Mr. Baker says discussions are still ongoing about whether the White House-run Vulnerability Equities Process might apply here. That review involves multiple agencies that decide whether security flaws in government hands should be disclosed or kept secret for national security reasons.
The FBI originally wanted Apple to write and install new software that could make it easier for investigators to access the iPhone’s data by "brute force," using programs designed to try millions of password combinations quickly without erasing the data. The FBI has not disclosed anything about how it ultimately gained access to the iPhone nor the name of the outside party who helped or how much it paid for any contract.
Still, the spotlight on this case kicked off a global technical debate about possible ways to hack the iPhone. "You know that there is a vulnerability there, you just need to find it," says Mr. Soltani.
The high profile nature of the lawsuit means dozens of nation-states and hundreds of teams of hackers are likely already trying to replicate the hole – or have already found it, says Nico Sell, cofounder of secure messaging app Wickr.
"To assume the FBI is the only one that found this when the hole has been talked about publicly is very naive," says Ms. Sell. "The criticality of this vulnerability increased exponentially when it became public... . I don’t think any security expert would think [FBI agents are] the only ones who know the way in – and it’s better for public safety and national security to plug it."

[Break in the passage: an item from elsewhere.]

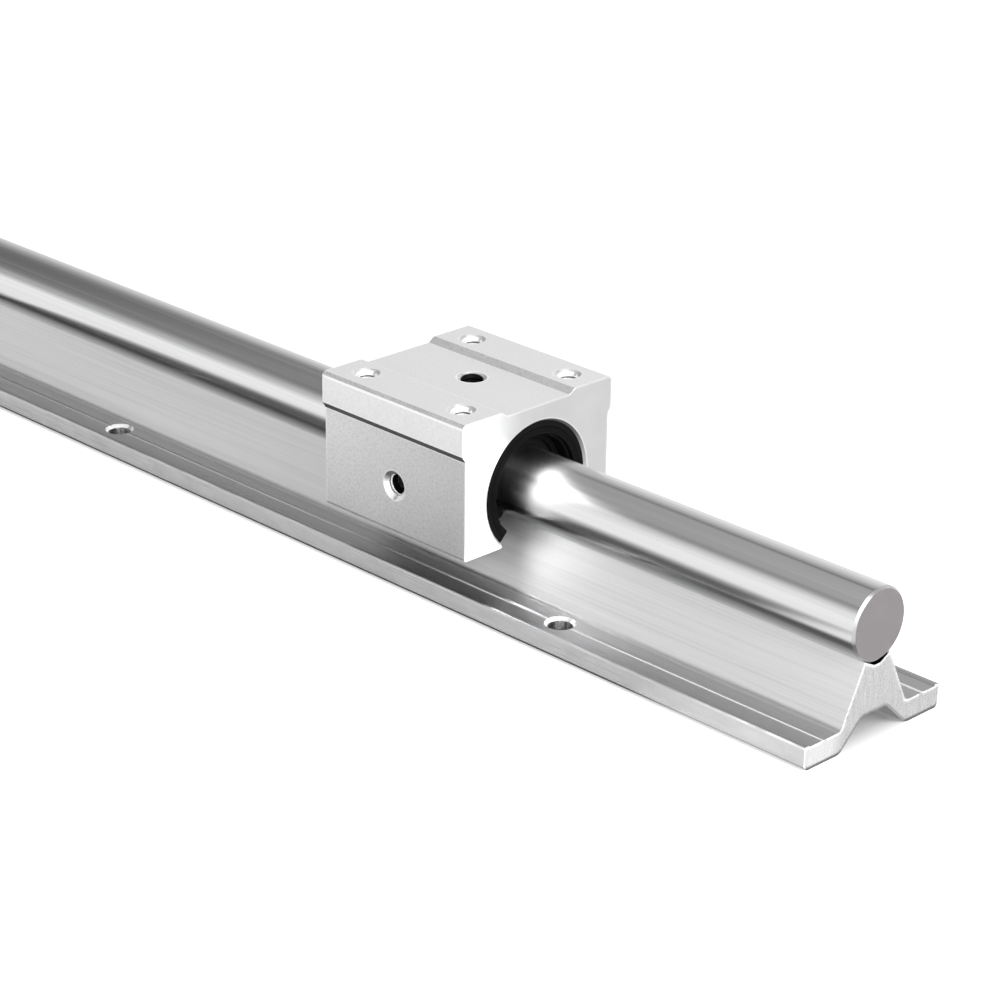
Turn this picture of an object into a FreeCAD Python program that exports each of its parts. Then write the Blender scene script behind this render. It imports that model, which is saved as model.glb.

That's something the FBI worries about, too, according to Baker. In response to a question from Passcode, he acknowledged there's a concern that the vulnerability the FBI used could get into the wrong hands after so much public chatter about it. "Bad guys are out there all the time looking for vulnerabilities. And they find them with regularity. And they exploit them," he said.
But to the FBI, getting into the San Bernardino iPhone was worth that risk. "Given the severity of this case, we thought it was appropriate to try to do this – but there are risks associated with this. We try to mitigate it, but yes, there are risks."
Cybersecurity experts say that the vulnerability the FBI relied on in this case probably affects only the iPhone 5C. What's more, these phones would likely need to be in the physical possession of those seeking to hack them. That's still a concern, says the FTC technologist Soltani, because of the large amount of iPhone theft that occurs. If criminals are able to replicate the security hole, they'll be able to more easily access victims' personal data.
Despite the risks, the FBI may be tempted to keep the flaw secret so it can open iPhones in the future. New York District Attorney Cyrus Vance Jr. has said his office alone has 175 Apple devices it can’t access.
On Friday, the FBI sent a letter, obtained by Buzzfeed News, to local law enforcement offering assistance unlocking devices. Though it did not explicitly say whether the San Bernardino iPhone vulnerability would be applied, it promised: "We will continue to do everything we can to help you consistent with our legal and policy constraints."
But if the agency doesn't reveal this vulnerability, that sets a dangerous precedent, say many security experts. "If tomorrow, [the FBI] says, 'We found an iMessage bug that affects all phones,' that means everybody in real time could be covertly intercepted,” Soltani says.
After all, while this case garnered worldwide attention, it's unlikely to be the last example of federal agencies looking for creative ways to decrypt private communications as more companies offer end-to-end encryption.
"For decades, we have relied on a key investigative tool to deal with the adversaries that we have: electronic surveillance,” said the FBI's Baker. "The tool we have relied on is becoming less and less effective every day. That is to a large degree because of encryption."
The popular messaging app WhatsApp this week announced it added default end-to-end encryption to service – meaning it has no way of turing over customers' information even when served with a court order.
"If the country does nothing, encryption like that will continue to roll out across the technological landscape," Baker said. "It has public safety costs. People have to understand that. Who do they want to bear those costs? Do they want the public to bear those costs? Victims of crime to bear those costs? Victims of terrorism to bear those costs?"
Yet Baker acknowledges the benefits of encryption – and the difficult tradeoffs in this debate.
"I personally have been a victim of privacy crimes multiple times, including in [the Office of Personnel Management hack]. My private data, my family’s data, was all stolen. I wish that data had been encrypted. We clearly see the benefit of it. If more was encrypted, more would be protected from the unbelievable cyberthreats we face."